In the sense that he has had a hugely popular movie in which this plot device was featured, whereas Cap has not. Obviously Cap “did it first” in both the literal and fictive chronological senses; but Austin beat him to the punch getting it onscreen.
Wha–what now? Please tell me you made that up!
Nope. As the story goes from Avengers #4 (I think), Cap fell into the Arctic towards the end of WWII and was frozen in a block of ice. Said block was eventually found by Eskimos who made an idol of it, unaware of its contents (it’s not clear to me that they even realized there was a body inside).

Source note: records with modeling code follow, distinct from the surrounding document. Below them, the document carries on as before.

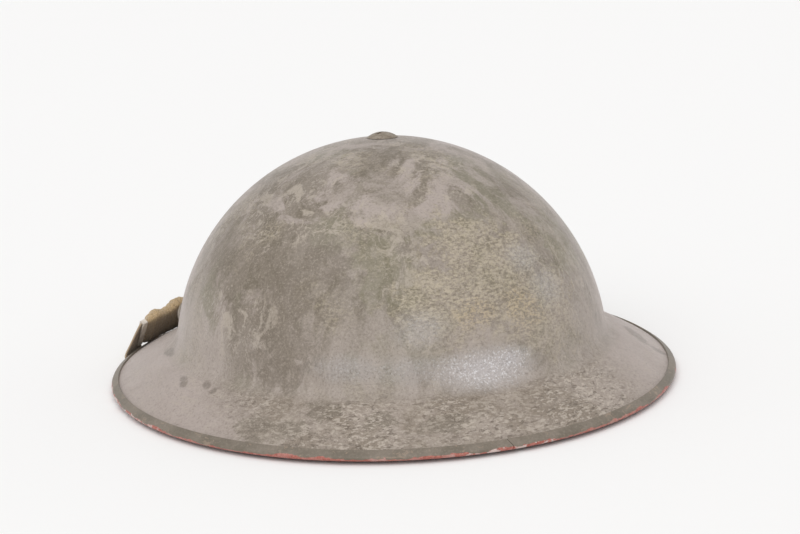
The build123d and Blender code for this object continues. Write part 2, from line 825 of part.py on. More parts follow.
def make_spacer():
    """Thick soft ring between the inside of the crown and the crossed bands."""
    bottom = upper_band_top + seat_clearance
    blank = drum(spacer_diameter, bottom, crown_outside)
    blank = blank & stretched(under_surface(sheet + seat_clearance, crown_core_radius))
    return blank - drum(screw_hole, bottom - overrun, crown_outside + overrun)


def make_washer():
    """Plain steel washer under the crossed bands."""
    washer = drum(washer_diameter, washer_top - washer_sheet, washer_top)
    return washer - drum(screw_hole, washer_top - overrun, washer_top + overrun)


def make_nut():
    """Hexagon nut at the end of the crown screw."""
    hexagon = RegularPolygon(nut_across_flats / 2, 6, major_radius=False)
    nut = Pos(0, 0, nut_top - nut_height) * extrude(hexagon, nut_height)
    bore = screw_diameter + seat_clearance * 2
    return nut - drum(bore, nut_top - overrun, nut_top + overrun)


def dome(depth):
    """Oval dome below the crossed bands, its surface this far under their inner faces."""
    radius = band_inner - depth
    rise = lower_band_top - band_sheet - hoop_top - depth
    half = Ellipse(radius, rise) & Pos(radius, rise) * Rectangle(radius * 2, rise * 2)
    return stretched(revolve(Plane.XZ * (Pos(0, hoop_top) * half), Axis.Z))


def make_crown_pad():
    """Cross-shaped pad under the crossed bands, hollowed round the nut."""
    layer = dome(pad_clearance) - dome(pad_clearance + pad_thickness)
    arm = SlotCenterToCenter(pad_arm_reach * 2 - pad_arm_width, pad_arm_width)
    cross = extrude(arm + Rot(0, 0, 90) * arm, crown_outside)
    pocket_floor = screw_end - pad_clearance
    pad = layer & cross
    return pad - drum(pad_pocket_diameter, pocket_floor, crown_outside)


tongue_foot_radius = cover_inner - seat_clearance
tongue_foot_height = cover_top - head_cover_top_above


def tongue_ring():
    """All tongues in one: a thin vault from the covering up to the hem round the lace."""
    hem_inner = lace_diameter / 2 + lace_clearance
    hem_outer = hem_inner + hem_sheet
    foot = Vector(tongue_foot_radius, tongue_foot_height)
    tip = Vector(tongue_tip_radius + hem_outer - tongue_sheet / 2, tongue_tip_height)
    shoulder = Vector(tongue_foot_radius, tongue_tip_height - tongue_foot_rise)
    inner_step = Vector(-tongue_sheet, 0)
    lower_step = Vector(0, -tongue_sheet)
    vault = Wire(
        [
            Bezier(foot, shoulder, tip),
            Line(tip, tip + lower_step),
            Bezier(tip + lower_step, shoulder + inner_step + lower_step, foot + inner_step),
            Line(foot + inner_step, foot),
        ]
    )
    hem = Pos(tongue_tip_radius, tongue_tip_height - tongue_sheet / 2) * Circle(hem_outer)
    hole = Pos(tongue_tip_radius, tongue_tip_height - tongue_sheet / 2) * Circle(hem_inner)
    section = (make_face(vault) + hem) - hole
    return stretched(revolve(Plane.XZ * section, Axis.Z))


def make_tongue(ring, degrees):
    """One tongue: a wide root at the covering, narrowing to a round-cornered tip."""
    spread = math.pi / tongue_count
    root = cover_inner * long + overrun / 2
    root_half = root * math.tan(spread) * tongue_root_share
    tip_reach = tongue_tip_radius * min(wide, long) - lace_diameter * 2
    tip_half = tongue_tip_radius * math.tan(spread) * tongue_tip_share
    outline = Polyline(
        (root, -root_half),
        (root, root_half),
        (tip_reach, tip_half),
        (tip_reach, -tip_half),
        close=True,
    )
    blade = Rot(0, 0, degrees) * extrude(make_face(outline), crown_outside)
    return ring & blade


def make_lace():
    """Cord through the hems of all the tongues, with a knot and two short tails."""
    height = tongue_tip_height - tongue_sheet / 2
    section = Pos(tongue_tip_radius, height) * Circle(lace_diameter / 2)
    ring = stretched(revolve(Plane.XZ * section, Axis.Z))
    place = oval(tongue_tip_radius, oval_degrees(knot_angle), height)
    knot = Pos(place) * scale(Sphere(knot_diameter / 2), by=(1, knot_flat_share, knot_flat_share))
    lace = ring + knot
    for side in (-1, 1):
        turn = math.radians(knot_angle) + side * math.radians(tail_spread)
        way = Vector(-math.cos(turn), -math.sin(turn), -tail_dip_share)
        end = place + way.normalized() * tail_length
        tail = Plane(origin=place, z_dir=way) * Circle(lace_diameter / 2)
        lace = lace + extrude(tail, (end - place).length)
    return lace


knot_angle = 90 - 180 / tongue_count
knot_flat_share = 0.75
tail_dip_share = 0.25


def other_side(solid):
    """The mirror twin across the helmet's middle plane."""
    return mirror(solid, about=Plane.YZ)


def save(name, pieces):
    """One STEP file, named for the node."""
    solids = pieces if isinstance(pieces, list) else [pieces]
    bodies = [body for piece in solids for body in piece.solids()]
    shape = bodies[0] if len(bodies) == 1 else Compound(children=bodies)
    export_step(shape, f"parts/{name}.step")


def save_pair(name, solid):
    """The wearer's left piece and its mirror twin on the right."""
    save(f"{name}_left", solid)
    save(f"{name}_right", other_side(solid))


os.makedirs("parts", exist_ok=True)

save("shell", make_shell())
save("rim_strip", make_rim_strip())
save("crown_screw", make_crown_screw())
save("crown_spacer", make_spacer())
save("crown_washer", make_washer())
save("crown_nut", make_nut())

lug_place = bowl_frame(lug_left_angle, lug_height, sheet).location
save_pair("chinstrap_lug", lug_place * make_lug())
left_rivet = lug_place * make_lug_rivet()
save("lug_rivets", [left_rivet, other_side(left_rivet)])
save_pair("strap_loop", loop_frame(lug_left_angle).location * make_loop())

save_pair("strap_end_webbing", make_side_webbing())
crimp = make_crimp()
outer_crimp = Plane(origin=sleeve_start - sleeve_way * crimp_length, x_dir=sleeve_across, z_dir=sleeve_way)
inner_crimp = Plane(origin=sleeve_end, x_dir=sleeve_across, z_dir=sleeve_way)
save_pair("outer_crimp", outer_crimp.location * crimp)
save_pair("inner_crimp", inner_crimp.location * crimp)
save_pair("sprung_sleeve", sleeve_frame.location * make_sleeve())
spring = make_spring()
spring_offset = (sleeve_width - sleeve_wall * 2) / 4
for name, shift in (("upper_spring", spring_offset), ("lower_spring", -spring_offset)):
    save_pair(name, sleeve_frame.location * Pos(shift, 0, 0) * spring)
save("centre_webbing", make_centre_webbing())

save("liner_band", make_hoop())
save("band_joint_plate", make_joint_plate())
save("band_joint_rivets", make_joint_rivets())
save("head_cover", make_head_cover())
save("head_cover_rivets", make_cover_rivets())
save("cross_band_long", make_cross_band(Plane.YZ, long, upper_band_top))
save("cross_band_wide", make_cross_band(Plane.XZ, wide, lower_band_top))
for name, degrees in zip(("left", "rear", "right", "front"), buffer_angles):
    save(f"buffer_{name}", make_buffer(degrees))
save("buffer_rivets", make_buffer_rivets())
save("crown_pad", make_crown_pad())
vault = tongue_ring()
for number in range(tongue_count):
    save(f"tongue_{number + 1}", make_tongue(vault, 360 * number / tongue_count))
save("draw_lace", make_lace())
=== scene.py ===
import bpy
import json
import math
import random
from mathutils import Matrix, Vector

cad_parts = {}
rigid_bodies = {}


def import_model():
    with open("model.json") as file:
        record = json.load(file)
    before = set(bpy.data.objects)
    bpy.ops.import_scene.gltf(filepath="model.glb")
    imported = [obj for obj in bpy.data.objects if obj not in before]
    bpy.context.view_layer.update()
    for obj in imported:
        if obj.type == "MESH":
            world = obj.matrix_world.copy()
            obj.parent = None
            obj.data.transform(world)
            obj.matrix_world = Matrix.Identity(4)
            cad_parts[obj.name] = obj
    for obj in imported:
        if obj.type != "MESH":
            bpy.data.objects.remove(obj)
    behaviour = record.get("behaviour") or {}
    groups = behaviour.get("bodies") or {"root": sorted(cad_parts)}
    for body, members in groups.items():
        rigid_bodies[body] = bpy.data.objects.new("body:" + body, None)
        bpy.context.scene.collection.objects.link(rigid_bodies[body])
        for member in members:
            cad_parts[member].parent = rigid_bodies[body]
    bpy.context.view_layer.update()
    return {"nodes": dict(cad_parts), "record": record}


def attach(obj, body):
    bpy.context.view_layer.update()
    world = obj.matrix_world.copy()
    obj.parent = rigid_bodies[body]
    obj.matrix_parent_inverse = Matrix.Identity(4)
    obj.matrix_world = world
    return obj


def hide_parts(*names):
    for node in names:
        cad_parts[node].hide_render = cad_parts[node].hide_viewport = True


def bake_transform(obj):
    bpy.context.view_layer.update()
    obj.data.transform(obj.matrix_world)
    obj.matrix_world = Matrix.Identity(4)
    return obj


for leftover in list(bpy.data.objects):
    bpy.data.objects.remove(leftover)
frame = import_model()
nodes = frame["nodes"]
bpy.ops.object.select_all(action="DESELECT")

MM = 0.001

# Overall plan of the helmet, in millimetres: the rim's oval against its mean circle
WIDE = 146.0 / 149.25
LONG = 152.5 / 149.25
SIDES = (("left", 1), ("right", -1))


# ---------------------------------------------------------------- camera, light and floor

def set_camera():
    bpy.ops.object.camera_add()
    camera = bpy.context.object
    camera.name = "camera"
    camera.data.lens = 64.61
    camera.data.sensor_width = 36.0
    camera.data.clip_start = 0.01
    camera.data.clip_end = 100.0
    seat = Vector((0.24468, 0.69063, 0.21386))
    target = Vector((-0.005905, 0.002149, 0.05353))
    look = (target - seat).normalized()
    level = Vector((-0.9397, 0.3420, 0.0)).normalized()
    above = level.cross(look)
    roll = math.radians(-2.405)
    right = level * math.cos(roll) + above * math.sin(roll)
    up = above * math.cos(roll) - level * math.sin(roll)
    turn = Matrix((right, up, -look)).transposed()
    camera.matrix_world = Matrix.Translation(seat) @ turn.to_4x4()
    bpy.context.scene.camera = camera


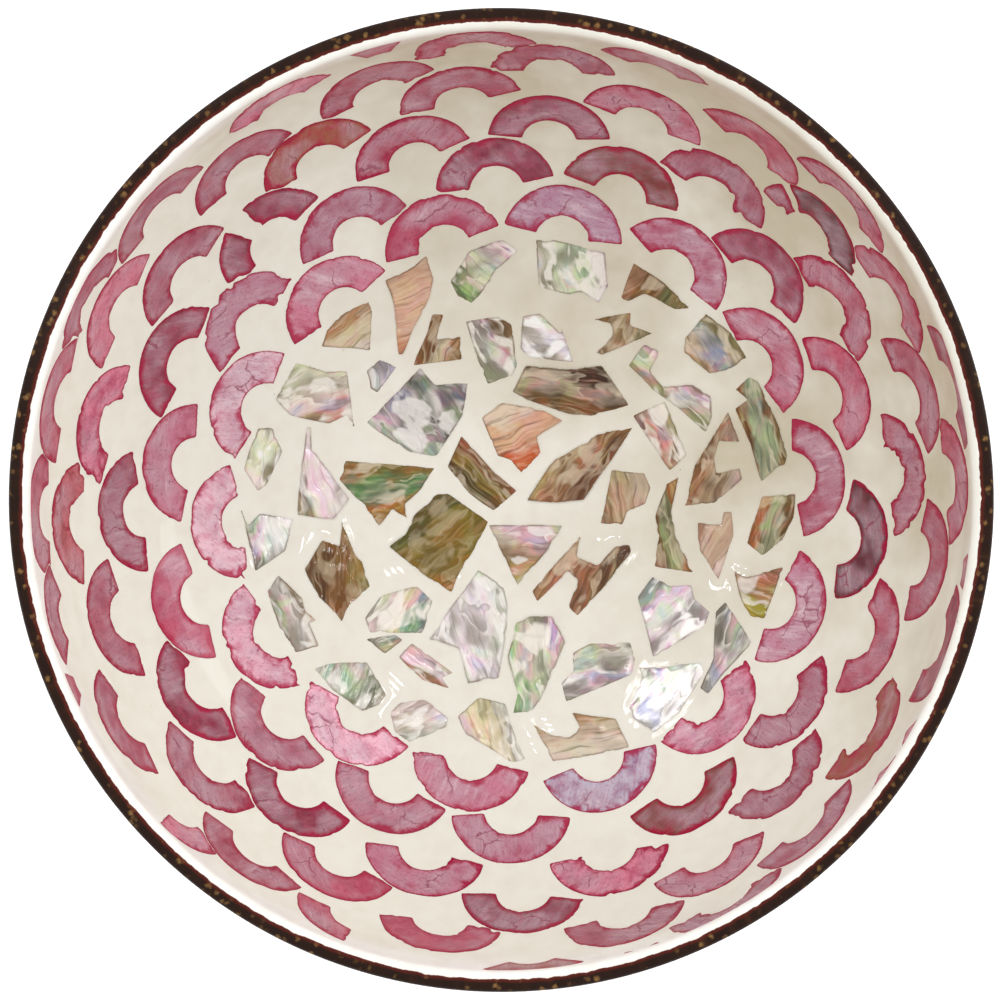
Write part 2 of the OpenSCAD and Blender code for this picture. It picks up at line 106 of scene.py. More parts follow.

Namor chanced upon them during one of his pissed-at-all-Homo-sapiens mood and flung the block of ice a few miles off shore–apparently just to be a jerk. This was followed by the Avengers finding the block while out at sea for no good reason.
My track record at predicting trends?
What in the living fuck are you talking about?
Of course it is. And I don’t know why you bother…you’re not going to convince anyone of anything other than that you should stop trying to start political arguments in Cafe Society.
They knew there was a body inside. Pg. 2, bottom-right panel, the (presumed) leader of the Eskimos is saying "Oh, Mighty Lord of the frozen ice, hear our prayers . . . " While the rest of them were bowing down in the background.
It’s also implied on the next page the Namor kills all of the Eskimos by getting pissed off at himself for being so rude to them and smashing the ground, trapping them in an ice floe. Of course, he takes off without further concerning himself with the situation, the lovable scamp that he is :).